Sobre el verano más fresco del resto de nuestras vidas y los imbéciles
No ha habido un verano como éste. Es el verano más cálido desde que hay registros, un verano claustrofóbico en el que no es fácil encontrar el impulso para salir de casa y tampoco hay forma de aguantar dentro, un verano de ira e incendios, un verano cuya canción será Despechá de Rosalía, pero con el no future que cantaban los Sex Pistols cosido al estribillo. En resumen: una mierda de verano que, sin embargo, puede ser el más fresco del resto de nuestras vidas, como dice en su último libro —Contra el futuro (Debate, 2022)— Marta Peirano.
Todo tiene tan mala pinta que es difícil no ser cenizo. Una encuesta asegura que más de la mitad de los franceses, italianos, británicos y estadounidenses creen que el fin de nuestra civilización está cerca.

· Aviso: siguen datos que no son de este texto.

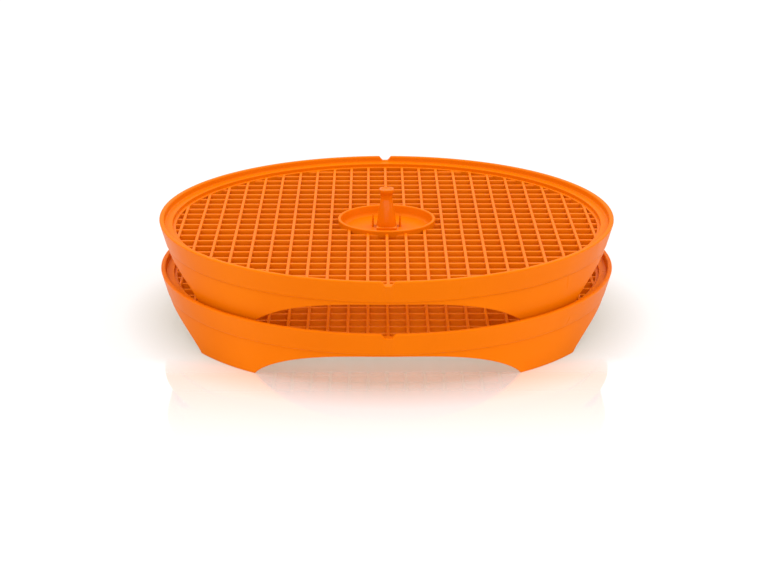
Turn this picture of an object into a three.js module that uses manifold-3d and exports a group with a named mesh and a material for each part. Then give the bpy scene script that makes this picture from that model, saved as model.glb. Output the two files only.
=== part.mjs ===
// Two stacked round drying trays, in millimetres, +Z up.
// The origin is on the surface that the stack stands on, under its centre, and -Y is the front.
// Each tray is a rim and skirt, a mesh grid, a centre dish and a grip post.
import * as THREE from "three";
import { mergeGeometries, mergeVertices } from "three/addons/utils/BufferGeometryUtils.js";
import Module from "manifold-3d";

// Driving dimensions of one tray, whose feet stand at height 0.
const trayHeight = 40.2;
const rimRadius = 165;
const rimWidth = 3.5;
const rimRound = 0.5;
const bandHeight = 15.8;
const bandFootRadius = 160.8;
const skirtTopRadius = 159.8;
const footRadius = 157.9;
const wallThickness = 2.2;
const stepSlope = 0.3;
const rimDraft = 0.5;
const ringSegments = 72;

// The ledge inside the rim, where the next tray's feet stand, and the collar that holds the grid.
const ledgeDepth = 4.3;
const ledgeInnerRadius = 155.4;
const ledgeThickness = 2;
const collarThickness = 1.6;

// Four arches part the skirt into four feet.
const archHalfAngle = THREE.MathUtils.degToRad(34.9);
const archCrownDepth = 17.5;
const archFlatness = 2.6;
const archSweep = 0.84;
const archSteps = 20;

// A notch in the rim at the front and the back.
const notchTopWidth = 9.6;
const notchBottomWidth = 5.6;
const notchDepth = 3.2;
const notchRound = 1.4;

// The mesh grid, its bars square to each other. A bar of one set lies on the centre line.
const gridPitch = 13.476;
const barWidth = 2.3;
const gridDepthBelowRim = 6.8;
const gridThickness = 5;
const gridFrameWidth = 2;
const innerFrameWidth = 1.2;
const gridSegments = 60;

// The centre dish and its collar.
const dishRadius = 35.5;
const dishInnerRadius = 33.4;
const dishTopDepth = 4.5;
const dishFloorDepth = 12;
const dishThickness = 2;
const dishSegments = 40;
const dishInside = [
  // distance in from the inner radius, height over the floor
  [0.8, 3.2],
  [2, 1],
  [4.5, 0],
];
const dishUnderside = [
  // distance in from the outer radius, height over the underside
  [4.5, 0],
  [1, 1.5],
  [0, 4],
];
const finOffset = 10;
const finBack = 4;
const finSize = { width: 1.4, length: 4, height: 9.5 };
const finRoot = 1;

// The grip post and its plinth.
const postSegments = 24;
const plinth = { width: 15, length: 15, height: 1.6 };
const postProfile = [
  // radius, height over the rim plane
  [7.1, -10.4],
  [6.9, -8],
  [6.1, -1],
  [4.9, 6],
  [4.2, 11.2],
  [4.5, 13.6],
  [5.3, 15.6],
  [5.3, 17.4],
];

// Separate nodes keep this much room between them.
const gap = 0.3;
// Height of the upper tray's feet over the lower tray's feet.
const stackPitch = trayHeight - ledgeDepth + gap;
// How far a cutter reaches past what it cuts.
const reach = 5;

const plastic = new THREE.MeshStandardMaterial({ color: 0xfd7600, roughness: 0.35, metalness: 0 });

const wasm = await Module();
wasm.setup();

// A closed three.js geometry as a solid that can be cut and joined.
function solid(geometry) {
  const bare = geometry.clone();
  bare.deleteAttribute("normal");
  bare.deleteAttribute("uv");
  const merged = mergeVertices(bare, 1e-4);
  const mesh = new wasm.Mesh({
    numProp: 3,
    vertProperties: merged.attributes.position.array,
    triVerts: new Uint32Array(merged.index.array),
  });
  return new wasm.Manifold(mesh);
}

function geometryOf(body) {
  const mesh = body.getMesh();
  const geometry = new THREE.BufferGeometry();
  geometry.setAttribute("position", new THREE.BufferAttribute(mesh.vertProperties, 3));
  geometry.setIndex(new THREE.BufferAttribute(mesh.triVerts, 1));
  geometry.computeVertexNormals();
  return geometry;
}

// A profile of [radius, height] points turned about the Z axis.
function turned(profile, segments) {
  const points = profile.map(([radius, height]) => new THREE.Vector2(radius, height));
  return new THREE.LatheGeometry(points, segments).rotateX(Math.PI / 2);
}

// An outline in X and Z, extruded along Y from one side of the tray to the other.
function prismAlongY(outline, length) {
  const shape = new THREE.Shape(outline.map(([x, z]) => new THREE.Vector2(x, z)));
  const prism = new THREE.ExtrudeGeometry(shape, { depth: length, bevelEnabled: false });
  return prism.translate(0, 0, -length / 2).rotateX(Math.PI / 2);
}

function box(width, length, height, x, y, bottom) {
  return new THREE.BoxGeometry(width, length, height).translate(x, y, bottom + height / 2);
}

// The arch's height is rise * (1 - share^flatness)^sweep, where share is the angle from its
// middle over its half angle. Flatness levels the crown, and sweep slopes its ends.
function archOutline() {
  const rise = trayHeight - archCrownDepth;
  const outline = [];
  for (let i = 0; i <= archSteps; i++) {
    const share = Math.cos((Math.PI * i) / archSteps);
    const height = rise * Math.max(1 - Math.abs(share) ** archFlatness, 0) ** archSweep;
    outline.push([footRadius * Math.sin(archHalfAngle * share), height]);
  }
  const halfWidth = footRadius * Math.sin(archHalfAngle);
  outline.push([-halfWidth, -reach], [halfWidth, -reach]);
  return outline;
}

function notchOutline() {
  const bottom = trayHeight - notchDepth;
  const flare = (notchTopWidth - notchBottomWidth) / notchDepth / 2;
  const topHalf = notchTopWidth / 2 + flare * reach;
  const bottomHalf = notchBottomWidth / 2;
  const round = notchRound;
  return [
    [topHalf, trayHeight + reach],
    [-topHalf, trayHeight + reach],
    [-bottomHalf - flare * round, bottom + round],
    [-bottomHalf + round, bottom],
    [bottomHalf - round, bottom],
    [bottomHalf + flare * round, bottom + round],
  ];
}

// The wall of the tray, open below and above, with the ledge and the grid's collar inside it.
function rimAndSkirt() {
  const stepHeight = trayHeight - bandHeight;
  const ledge = trayHeight - ledgeDepth;
  const gridBottom = trayHeight - gridDepthBelowRim - gridThickness;
  const rimInner = rimRadius - rimWidth;
  const collarOuter = ledgeInnerRadius + collarThickness;
  const profile = [
    [footRadius, 0],
    [skirtTopRadius, stepHeight],
    [bandFootRadius, stepHeight + stepSlope],
    [rimRadius, trayHeight - rimRound],
    [rimRadius - rimRound, trayHeight],
    [rimInner + rimRound, trayHeight],
    [rimInner, trayHeight - rimRound],
    [rimInner - rimDraft, ledge],
    [ledgeInnerRadius, ledge],
    [ledgeInnerRadius, gridBottom],
    [collarOuter, gridBottom],
    [collarOuter, ledge - ledgeThickness],
    [rimInner - 2 * rimDraft, ledge - ledgeThickness],
    [skirtTopRadius - wallThickness, stepHeight],
    [footRadius - wallThickness, 0],
    [footRadius, 0],
  ];
  const through = 2 * (rimRadius + reach);
  const arch = prismAlongY(archOutline(), through);
  const notch = prismAlongY(notchOutline(), through);
  return solid(turned(profile, ringSegments))
    .subtract(solid(arch))
    .subtract(solid(arch.clone().rotateZ(Math.PI / 2)))
    .subtract(solid(notch));
}

// Square blocks, one for each opening of the grid whose middle lies well inside the mesh.
function openings(innerRadius, outerRadius, bottom) {
  const size = gridPitch - barWidth;
  const height = gridThickness + 2 * reach;
  const count = Math.ceil(outerRadius / gridPitch);
  const blocks = [];
  for (let column = -count; column < count; column++) {
    for (let row = -count; row <= count; row++) {
      const x = (column + 0.5) * gridPitch;
      const y = row * gridPitch;
      const distance = Math.hypot(x, y);
      if (distance > innerRadius && distance < outerRadius) {
        blocks.push(box(size, size, height, x, y, bottom - reach));
      }
    }
  }
  return solid(mergeGeometries(blocks));
}

// A flat ring of rectangular section.
function flatRing(innerRadius, outerRadius, bottom, top, segments) {
  const section = [
    [innerRadius, bottom],
    [outerRadius, bottom],
    [outerRadius, top],
    [innerRadius, top],
    [innerRadius, bottom],
  ];
  return solid(turned(section, segments));
}

// A disc of square openings, with a plain ring at its edge and another around the dish.
function grid() {
  const top = trayHeight - gridDepthBelowRim;
  const bottom = top - gridThickness;
  const outer = ledgeInnerRadius - gap;
  const inner = dishRadius + gap;
  const meshInner = inner + innerFrameWidth;
  const meshOuter = outer - gridFrameWidth;
  const mesh = flatRing(meshInner, meshOuter, bottom - 2 * reach, top + 2 * reach, gridSegments);
  const disc = flatRing(inner, outer, bottom, top, gridSegments);
  return disc.subtract(openings(meshInner, meshOuter, bottom).intersect(mesh));
}

// A shallow bowl with a raised collar, and two small upright fins beside the post.
function dish() {
  const top = trayHeight - dishTopDepth;
  const floor = trayHeight - dishFloorDepth;
  const under = floor - dishThickness;
  const outside = dishUnderside.map(([inward, height]) => [dishRadius - inward, under + height]);
  const inside = dishInside.map(([inward, height]) => [dishInnerRadius - inward, floor + height]);
  const collarTop = [[dishRadius, top], [dishInnerRadius, top]];
  const profile = [[0, under], ...outside, ...collarTop, ...inside, [0, floor]];
  let body = solid(turned(profile, dishSegments));
  for (const side of [-1, 1]) {
    const { width, length, height } = finSize;
    const fin = box(width, length, height + finRoot, side * finOffset, finBack, floor - finRoot);
    body = body.add(solid(fin));
  }
  return body;
}

// A waisted post with a flared top, standing on a low square plinth.
function gripPost() {
  const floor = trayHeight - dishFloorDepth + gap;
  const profile = postProfile.map(([radius, height]) => [radius, trayHeight + height]);
  const top = trayHeight + postProfile.at(-1)[1];
  const turnedPost = turned([[0, floor], [postProfile[0][0], floor], ...profile, [0, top]], postSegments);
  return solid(turnedPost).add(solid(box(plinth.width, plinth.length, plinth.height, 0, 0, floor)));
}

function tray(name) {
  const group = new THREE.Group();
  const pieces = { rim_and_skirt: rimAndSkirt, grid, dish, grip_post: gripPost };
  for (const [piece, make] of Object.entries(pieces)) {
    const mesh = new THREE.Mesh(geometryOf(make()), plastic);
    mesh.name = `${name}_${piece}`;
    group.add(mesh);
  }
  return group;
}

const stack = new THREE.Group();
const lowerTray = tray("lower");
const upperTray = tray("upper");
upperTray.position.z = stackPitch;
stack.add(lowerTray, upperTray);

export default stack;
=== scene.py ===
import math

import bpy
import numpy as np
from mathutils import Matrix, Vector


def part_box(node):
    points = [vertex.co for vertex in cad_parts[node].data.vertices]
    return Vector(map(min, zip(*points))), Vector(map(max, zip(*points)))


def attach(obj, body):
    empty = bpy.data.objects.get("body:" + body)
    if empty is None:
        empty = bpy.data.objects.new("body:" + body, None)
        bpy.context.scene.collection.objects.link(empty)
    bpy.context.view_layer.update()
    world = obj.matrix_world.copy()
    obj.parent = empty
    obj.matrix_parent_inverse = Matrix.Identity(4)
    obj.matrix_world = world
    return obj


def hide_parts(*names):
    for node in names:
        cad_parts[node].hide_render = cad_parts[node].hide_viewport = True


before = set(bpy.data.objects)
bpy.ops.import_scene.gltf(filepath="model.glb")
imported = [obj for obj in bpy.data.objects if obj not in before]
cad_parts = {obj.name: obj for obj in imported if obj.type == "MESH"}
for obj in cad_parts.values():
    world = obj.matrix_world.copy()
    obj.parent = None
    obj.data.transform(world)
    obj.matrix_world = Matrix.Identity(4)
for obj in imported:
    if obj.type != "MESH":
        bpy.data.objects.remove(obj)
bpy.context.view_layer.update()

# ---------------------------------------------------------------------------
# Where the camera stands: in front of the stack and a little above it, with a
# long lens, looking down at the mesh of the upper tray.
# ---------------------------------------------------------------------------
rim_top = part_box("upper_rim_and_skirt")[1].z
camera_back = 1.3179
camera_side = -0.0099
camera_over_rim = 0.3784
camera_tilt = math.radians(18.35)
camera_turn = math.radians(-0.35)

lens = bpy.data.cameras.new("studio_camera")
lens.lens = 88.0
lens.sensor_width = 36.0
lens.clip_start = 0.05
lens.clip_end = 50.0
camera = bpy.data.objects.new("studio_camera", lens)
camera.location = (camera_side, -camera_back, rim_top + camera_over_rim)
camera.rotation_euler = (math.pi / 2 - camera_tilt, 0.0, camera_turn)
bpy.context.scene.collection.objects.link(camera)
bpy.context.scene.camera = camera
bpy.context.scene.view_settings.view_transform = "Standard"

# ---------------------------------------------------------------------------
# The studio: a white light table polished in front of the stack, a white dome
# that is brightest overhead, a wide soft box at each side, the right one
# stronger, and a low one in front.
# ---------------------------------------------------------------------------
horizon_light = 0.3
overhead_light = 2.3
overhead_narrowness = 1.5
table_half = 6.0
table_paint = 0.31
table_polish = 0.6
table_polish_roughness = 0.05
polish_start = -0.1
polish_full = -0.135
polish_end = -0.275
# Painted shade: within the first radius the table's glow is weaker and warmer. It is a painted fill
# standing in for the shadow under the stack, and it rises to the open glow by the second radius.
painted_shade_radius = 0.15
open_radius = 0.195
painted_shade_glow = (0.36, 0.34, 0.27)
open_glow = (0.56, 0.54, 0.52)
softboxes = {
    # place, width and height, power
    "left_softbox": ((-1.3, -0.25, 0.75), (1.2, 1.6), 5.0),
    "right_softbox": ((1.3, -0.25, 0.75), (1.2, 1.6), 7.0),
    "front_softbox": ((0.0, -1.05, 0.14), (1.4, 0.25), 2.6),
}


def white_dome(name):
    """White light whose strength is horizon + overhead * sin(elevation)^narrowness."""
    dome = bpy.data.worlds.new(name)
    dome.use_nodes = True
    nodes, links = dome.node_tree.nodes, dome.node_tree.links
    place = nodes.new("ShaderNodeTexCoord")
    parts = nodes.new("ShaderNodeSeparateXYZ")
    above = nodes.new("ShaderNodeMath")
    above.operation = "MAXIMUM"
    above.inputs[1].default_value = 0
    curve = nodes.new("ShaderNodeMath")
    curve.operation = "POWER"
    curve.inputs[1].default_value = overhead_narrowness
    strength = nodes.new("ShaderNodeMath")
    strength.operation = "MULTIPLY_ADD"
    strength.inputs[1].default_value = overhead_light
    strength.inputs[2].default_value = horizon_light
    links.new(place.outputs["Generated"], parts.inputs["Vector"])
    links.new(parts.outputs["Z"], above.inputs[0])
    links.new(above.outputs["Value"], curve.inputs[0])
    links.new(curve.outputs["Value"], strength.inputs[0])
    nodes["Background"].inputs["Color"].default_value = (1, 1, 1, 1)
    links.new(strength.outputs["Value"], nodes["Background"].inputs["Strength"])
    return dome


bpy.context.scene.world = white_dome("white_dome")

for name, (place, (width, height), power) in softboxes.items():
    light = bpy.data.lights.new(name, "AREA")
    light.shape = "RECTANGLE"
    light.size = width
    light.size_y = height
    light.energy = power
    softbox = bpy.data.objects.new(name, light)
    softbox.location = place
    softbox.rotation_euler = Vector(place).to_track_quat("Z", "Y").to_euler()
    bpy.context.scene.collection.objects.link(softbox)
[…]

La estadística no es de ahora, es de 2019. Me pregunto qué resultado tendría esta pregunta hoy. Y qué diríamos los madrileños.
Como en tantas otras cosas, Madrid es un territorio experimental. Hasta ahora, aquí hemos venido actuando como si no existieran los avances en movilidad activa, los cambios de visión urbanística, la defensa del estado del bienestar, las reivindicaciones por la justicia social y fiscal y muchas otras cosas. Pero lo de permanecer ajenos al termómetro es excepcional.
En muchas ciudades del mundo se han dado cuenta de que el calentamiento global exige transformación. En este reportaje de Bloomberg Green cuentan los esfuerzos de Londres, Delhi, Fez, Los Ángeles, Melbourne y Sevilla. En éste de El Periódico de España hablan de y con la primera concejala de calor de Europa, la ateniense Eleni Myrivili. En éste de Le Monde explican cómo París se prepara para vivir a 50o. Hay muchas más noticias contando qué están haciendo distintos territorios en materia de adaptación al cambio climático; este verano ha disparado todas las alarmas. Pero ninguna ha sonado en Madrid.
Aquí, ni el Ayuntamiento ni la Comunidad han hecho ni dicho nada. Su inacción en estos calurosos meses coincide con la publicación de una entrevista en La Razón con el codirector de Atapuerca, Eduald Carbonell. En ella, el geólogo y paleontólogo afirma que nuestro camino al colapso “es una obviedad que nadie cuestiona” y añade que un acelerador es que “el Homo sapiens es una especie imbécil y cada vez hay más imbéciles que tienen poder”. Está feo corregir a un científico que ha dedicado su vida a estudiar la evolución de la especie, pero me voy a atrever.
Es ya evidente que no se trata de ignorancia o incapacidad sino de una posición ideológica, de opresión económica: como ocurre en Estados Unidos y en muchos otros lugares, el negacionismo tiene aparentes motivaciones electorales y profundas razones financiadas por los grandes poderes corporativos. Quienes, por acción u omisión, hacen que la cosa siga igual o vaya aún más rápido tienen información, conocen la situación, y les da igual. Han diseñado el funcionamiento general de su mundo a base de desigualdad, también en el termostato. Saben que cada vez más gente va a sufrir las altas temperaturas, que la crisis de suministros no es circunstancial y que el progreso es un espejismo diseñado sólo para deslumbrarnos. Y tienen clarísimo que a ellos no les va a faltar energía y que, por supuesto, no van a pasar calor aunque esto se convierta finalmente en un emirato árabe; cosa que, por cierto, no creo que les disgustase. ¿Imbéciles? Igual son algo mucho peor.